>> Begin
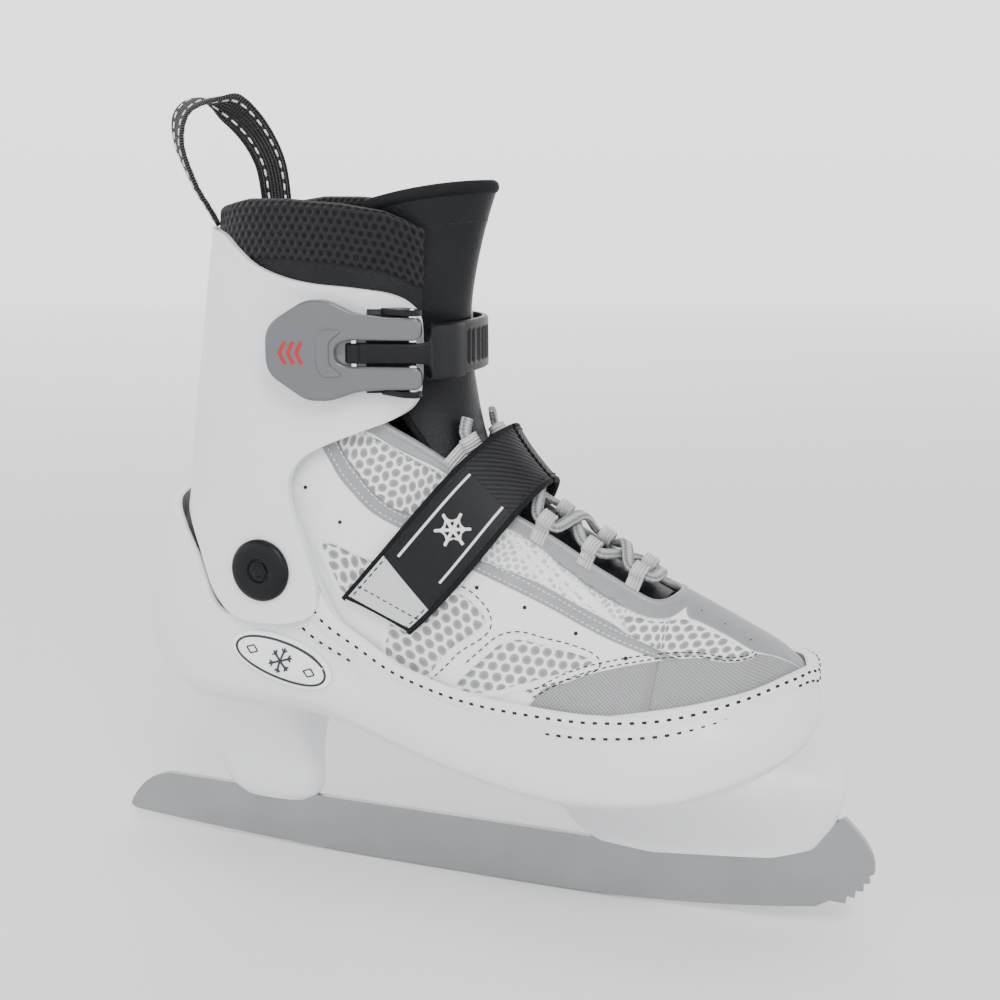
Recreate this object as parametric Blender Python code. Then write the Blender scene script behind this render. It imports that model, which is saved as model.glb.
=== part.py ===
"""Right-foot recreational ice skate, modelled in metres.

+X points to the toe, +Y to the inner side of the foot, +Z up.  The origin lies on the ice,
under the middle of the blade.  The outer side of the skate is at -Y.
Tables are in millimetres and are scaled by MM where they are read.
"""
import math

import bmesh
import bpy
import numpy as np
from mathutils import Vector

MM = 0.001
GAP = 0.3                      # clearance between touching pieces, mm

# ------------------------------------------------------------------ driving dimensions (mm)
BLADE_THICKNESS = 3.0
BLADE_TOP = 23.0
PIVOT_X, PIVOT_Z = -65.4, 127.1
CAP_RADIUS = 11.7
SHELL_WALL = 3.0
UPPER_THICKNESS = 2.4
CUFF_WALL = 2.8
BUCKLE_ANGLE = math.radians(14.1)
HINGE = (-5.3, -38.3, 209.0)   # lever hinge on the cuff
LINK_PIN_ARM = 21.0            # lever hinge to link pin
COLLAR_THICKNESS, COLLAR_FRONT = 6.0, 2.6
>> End
>> Begin
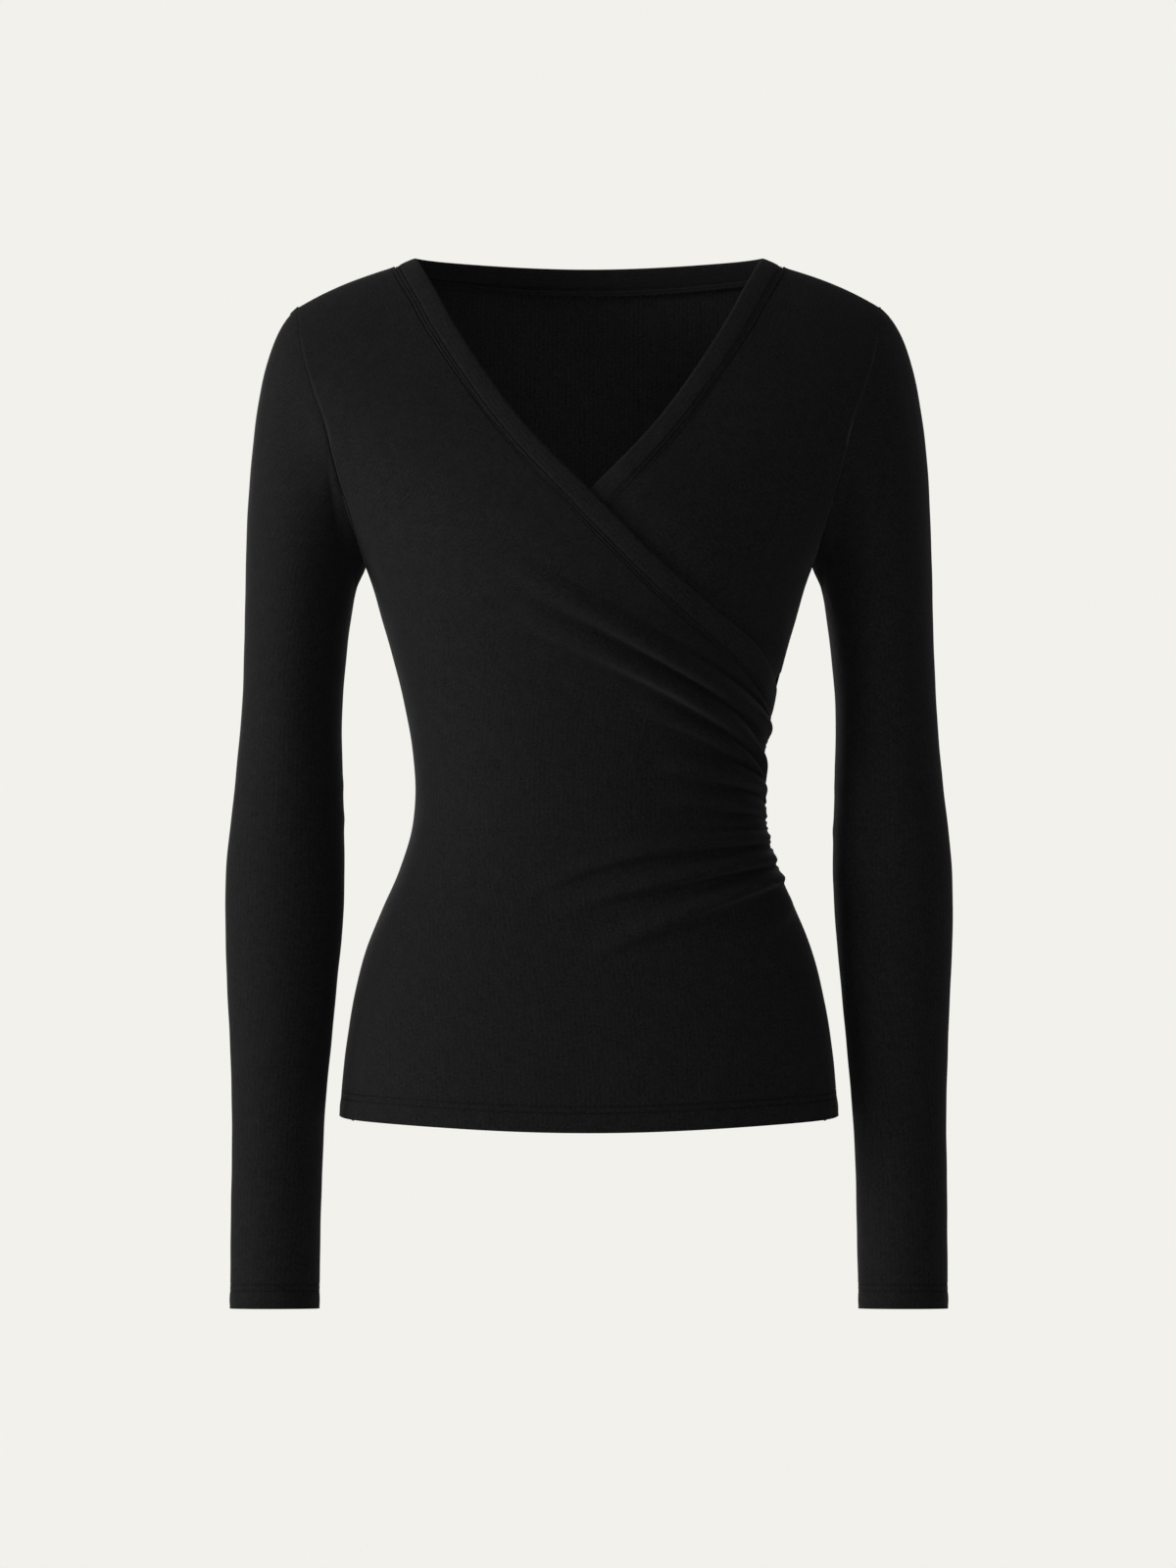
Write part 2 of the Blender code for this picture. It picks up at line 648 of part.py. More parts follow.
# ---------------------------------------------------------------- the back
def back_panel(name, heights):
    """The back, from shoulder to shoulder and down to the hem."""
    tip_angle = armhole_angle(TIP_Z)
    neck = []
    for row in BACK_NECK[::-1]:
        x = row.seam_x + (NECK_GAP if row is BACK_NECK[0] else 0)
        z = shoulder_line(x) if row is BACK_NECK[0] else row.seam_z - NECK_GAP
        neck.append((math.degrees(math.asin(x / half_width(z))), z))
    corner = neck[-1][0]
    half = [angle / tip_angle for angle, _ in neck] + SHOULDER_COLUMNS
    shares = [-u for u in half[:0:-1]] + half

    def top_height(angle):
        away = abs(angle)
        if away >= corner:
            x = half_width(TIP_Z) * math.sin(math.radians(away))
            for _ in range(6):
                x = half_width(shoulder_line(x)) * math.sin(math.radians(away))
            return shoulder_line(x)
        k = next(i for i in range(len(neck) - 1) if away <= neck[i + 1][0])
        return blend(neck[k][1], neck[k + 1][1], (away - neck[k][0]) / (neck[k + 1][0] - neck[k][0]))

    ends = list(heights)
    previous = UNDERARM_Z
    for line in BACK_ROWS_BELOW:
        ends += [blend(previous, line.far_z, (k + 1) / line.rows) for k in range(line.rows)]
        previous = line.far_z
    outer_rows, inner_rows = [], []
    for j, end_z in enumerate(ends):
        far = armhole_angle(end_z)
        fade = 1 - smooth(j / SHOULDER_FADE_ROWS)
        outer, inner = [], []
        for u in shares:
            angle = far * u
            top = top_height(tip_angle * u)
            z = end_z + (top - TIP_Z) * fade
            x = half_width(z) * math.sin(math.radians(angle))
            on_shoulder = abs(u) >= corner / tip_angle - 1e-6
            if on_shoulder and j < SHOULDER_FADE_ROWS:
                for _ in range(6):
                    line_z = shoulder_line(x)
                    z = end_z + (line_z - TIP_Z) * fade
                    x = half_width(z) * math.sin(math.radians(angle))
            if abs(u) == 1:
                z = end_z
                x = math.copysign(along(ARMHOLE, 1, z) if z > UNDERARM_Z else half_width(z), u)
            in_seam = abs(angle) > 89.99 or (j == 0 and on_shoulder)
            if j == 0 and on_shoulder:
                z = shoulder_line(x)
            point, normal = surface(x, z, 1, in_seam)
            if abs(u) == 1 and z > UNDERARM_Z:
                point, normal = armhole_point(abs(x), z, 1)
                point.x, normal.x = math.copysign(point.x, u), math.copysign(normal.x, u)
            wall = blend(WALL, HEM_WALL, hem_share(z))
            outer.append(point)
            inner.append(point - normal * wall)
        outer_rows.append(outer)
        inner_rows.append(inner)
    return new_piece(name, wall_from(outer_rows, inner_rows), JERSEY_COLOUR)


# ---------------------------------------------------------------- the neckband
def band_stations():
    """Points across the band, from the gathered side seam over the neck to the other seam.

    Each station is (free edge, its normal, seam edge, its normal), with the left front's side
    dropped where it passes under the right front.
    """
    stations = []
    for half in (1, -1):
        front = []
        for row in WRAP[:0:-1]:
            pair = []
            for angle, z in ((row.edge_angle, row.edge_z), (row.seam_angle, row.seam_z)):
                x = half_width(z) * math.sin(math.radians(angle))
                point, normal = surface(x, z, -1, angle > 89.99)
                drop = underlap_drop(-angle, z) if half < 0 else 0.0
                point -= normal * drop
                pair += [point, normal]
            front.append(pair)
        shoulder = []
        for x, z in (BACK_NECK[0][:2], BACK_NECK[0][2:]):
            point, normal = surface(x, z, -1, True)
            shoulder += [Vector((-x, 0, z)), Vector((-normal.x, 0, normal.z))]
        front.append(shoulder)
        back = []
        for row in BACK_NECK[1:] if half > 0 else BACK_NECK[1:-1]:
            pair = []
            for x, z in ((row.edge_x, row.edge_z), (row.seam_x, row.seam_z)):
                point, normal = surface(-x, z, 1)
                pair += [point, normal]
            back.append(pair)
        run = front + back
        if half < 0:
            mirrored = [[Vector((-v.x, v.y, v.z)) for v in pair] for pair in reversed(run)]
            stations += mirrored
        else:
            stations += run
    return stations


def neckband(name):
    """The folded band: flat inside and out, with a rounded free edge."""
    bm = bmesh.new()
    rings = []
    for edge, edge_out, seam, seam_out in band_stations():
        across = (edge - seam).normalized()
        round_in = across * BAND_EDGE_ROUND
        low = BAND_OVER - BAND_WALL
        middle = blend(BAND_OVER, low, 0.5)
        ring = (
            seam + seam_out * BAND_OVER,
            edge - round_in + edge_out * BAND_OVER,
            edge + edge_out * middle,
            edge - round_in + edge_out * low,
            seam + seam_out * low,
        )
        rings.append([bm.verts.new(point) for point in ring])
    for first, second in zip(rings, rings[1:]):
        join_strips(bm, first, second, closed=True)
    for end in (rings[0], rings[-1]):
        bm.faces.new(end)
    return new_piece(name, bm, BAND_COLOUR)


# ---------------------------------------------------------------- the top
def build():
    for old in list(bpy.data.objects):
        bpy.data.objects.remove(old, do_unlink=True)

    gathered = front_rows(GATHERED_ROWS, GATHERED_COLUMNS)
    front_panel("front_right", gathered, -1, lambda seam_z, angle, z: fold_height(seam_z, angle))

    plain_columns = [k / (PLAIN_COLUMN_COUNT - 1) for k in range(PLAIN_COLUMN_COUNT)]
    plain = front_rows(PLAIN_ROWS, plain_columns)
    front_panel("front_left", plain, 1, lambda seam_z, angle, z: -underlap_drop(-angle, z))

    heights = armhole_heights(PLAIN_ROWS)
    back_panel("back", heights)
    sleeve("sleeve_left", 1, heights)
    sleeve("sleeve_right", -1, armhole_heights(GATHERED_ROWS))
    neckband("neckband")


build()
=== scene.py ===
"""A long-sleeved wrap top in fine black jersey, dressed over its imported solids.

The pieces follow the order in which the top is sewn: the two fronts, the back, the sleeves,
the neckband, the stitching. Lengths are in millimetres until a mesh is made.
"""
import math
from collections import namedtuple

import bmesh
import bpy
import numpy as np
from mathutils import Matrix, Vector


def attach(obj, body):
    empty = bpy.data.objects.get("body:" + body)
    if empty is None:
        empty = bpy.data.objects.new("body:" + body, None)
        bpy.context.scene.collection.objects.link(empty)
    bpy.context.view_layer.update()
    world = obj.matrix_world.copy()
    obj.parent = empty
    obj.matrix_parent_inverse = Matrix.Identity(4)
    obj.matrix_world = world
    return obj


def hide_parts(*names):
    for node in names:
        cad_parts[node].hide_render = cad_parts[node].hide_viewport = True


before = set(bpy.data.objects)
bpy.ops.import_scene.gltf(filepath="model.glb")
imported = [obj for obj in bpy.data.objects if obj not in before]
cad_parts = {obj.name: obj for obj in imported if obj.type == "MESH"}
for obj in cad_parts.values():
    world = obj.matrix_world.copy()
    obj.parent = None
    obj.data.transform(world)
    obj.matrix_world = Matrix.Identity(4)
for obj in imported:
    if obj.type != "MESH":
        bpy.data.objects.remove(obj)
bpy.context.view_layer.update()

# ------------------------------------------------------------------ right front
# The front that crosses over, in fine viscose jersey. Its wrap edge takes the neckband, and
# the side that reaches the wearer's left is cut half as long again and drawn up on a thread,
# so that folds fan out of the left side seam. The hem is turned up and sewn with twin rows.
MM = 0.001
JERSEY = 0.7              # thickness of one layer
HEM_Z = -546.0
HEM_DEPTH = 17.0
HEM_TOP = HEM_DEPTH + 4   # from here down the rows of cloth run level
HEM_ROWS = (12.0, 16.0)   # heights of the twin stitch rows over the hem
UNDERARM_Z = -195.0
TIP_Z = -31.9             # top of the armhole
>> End
>> Begin
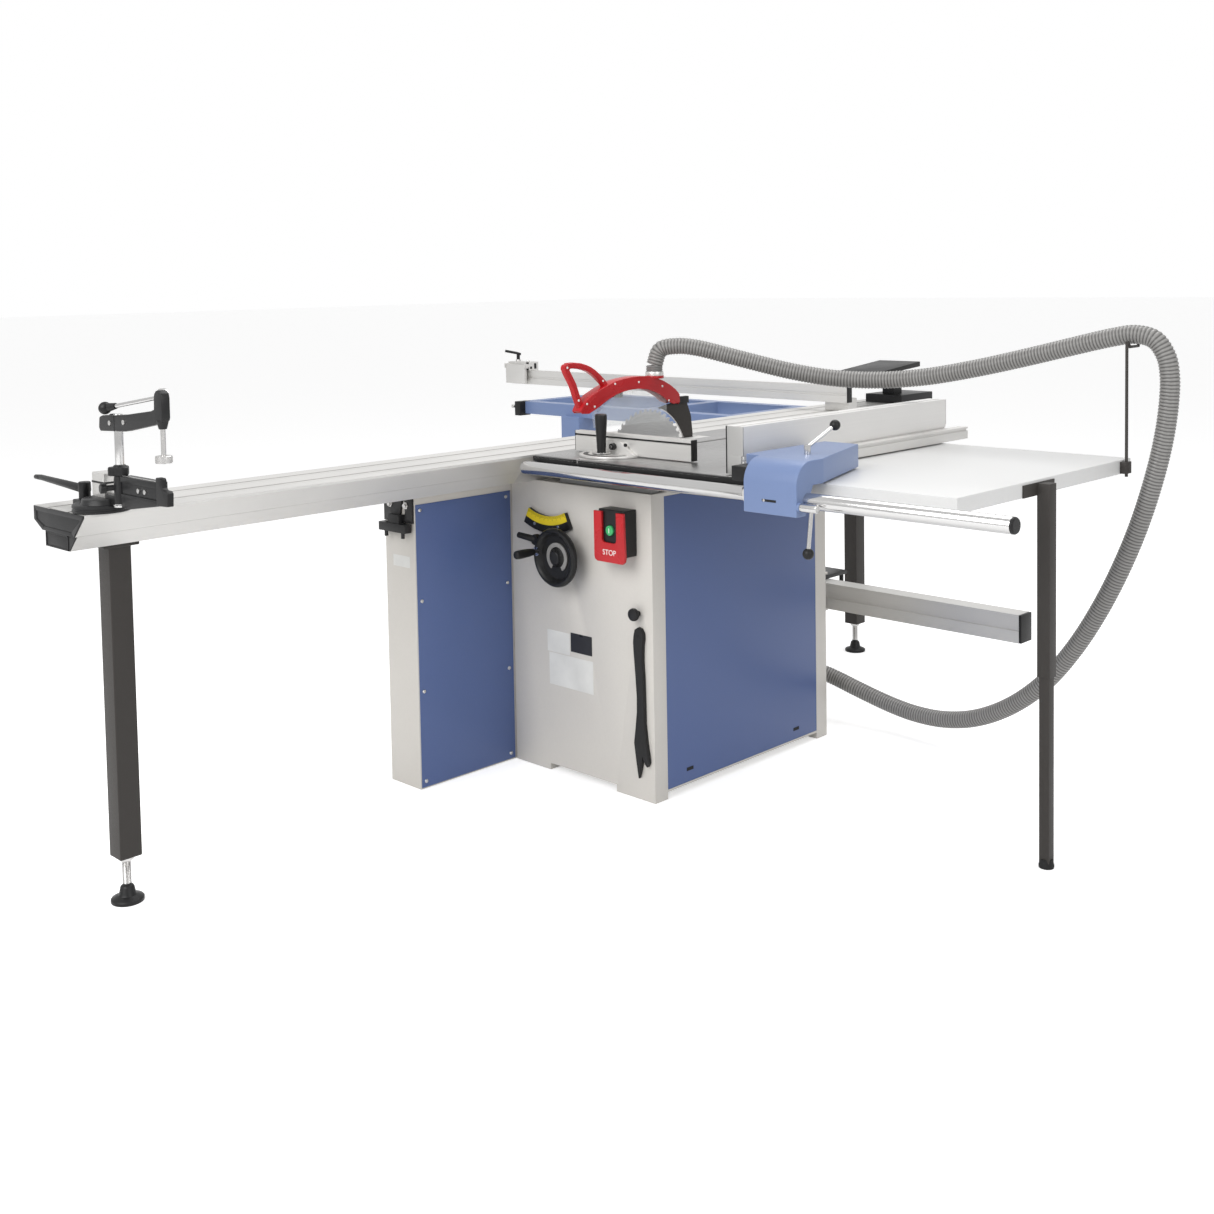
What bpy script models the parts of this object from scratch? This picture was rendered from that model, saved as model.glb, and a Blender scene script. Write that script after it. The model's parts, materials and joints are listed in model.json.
>> End
__WHAT IS REQUIRED__. Return only the stretch of the material above from the line holding "heights = armhole_heights(PLAIN_ROWS)" through the line holding "bpy.data.objects.remove(obj)", copied exactly.

__COMPLETED TASK__.
    heights = armhole_heights(PLAIN_ROWS)
    back_panel("back", heights)
    sleeve("sleeve_left", 1, heights)
    sleeve("sleeve_right", -1, armhole_heights(GATHERED_ROWS))
    neckband("neckband")


build()
=== scene.py ===
"""A long-sleeved wrap top in fine black jersey, dressed over its imported solids.

The pieces follow the order in which the top is sewn: the two fronts, the back, the sleeves,
the neckband, the stitching. Lengths are in millimetres until a mesh is made.
"""
import math
from collections import namedtuple

import bmesh
import bpy
import numpy as np
from mathutils import Matrix, Vector


def attach(obj, body):
    empty = bpy.data.objects.get("body:" + body)
    if empty is None:
        empty = bpy.data.objects.new("body:" + body, None)
        bpy.context.scene.collection.objects.link(empty)
    bpy.context.view_layer.update()
    world = obj.matrix_world.copy()
    obj.parent = empty
    obj.matrix_parent_inverse = Matrix.Identity(4)
    obj.matrix_world = world
    return obj


def hide_parts(*names):
    for node in names:
        cad_parts[node].hide_render = cad_parts[node].hide_viewport = True


before = set(bpy.data.objects)
bpy.ops.import_scene.gltf(filepath="model.glb")
imported = [obj for obj in bpy.data.objects if obj not in before]
cad_parts = {obj.name: obj for obj in imported if obj.type == "MESH"}
for obj in cad_parts.values():
    world = obj.matrix_world.copy()
    obj.parent = None
    obj.data.transform(world)
    obj.matrix_world = Matrix.Identity(4)
for obj in imported:
    if obj.type != "MESH":
        bpy.data.objects.remove(obj)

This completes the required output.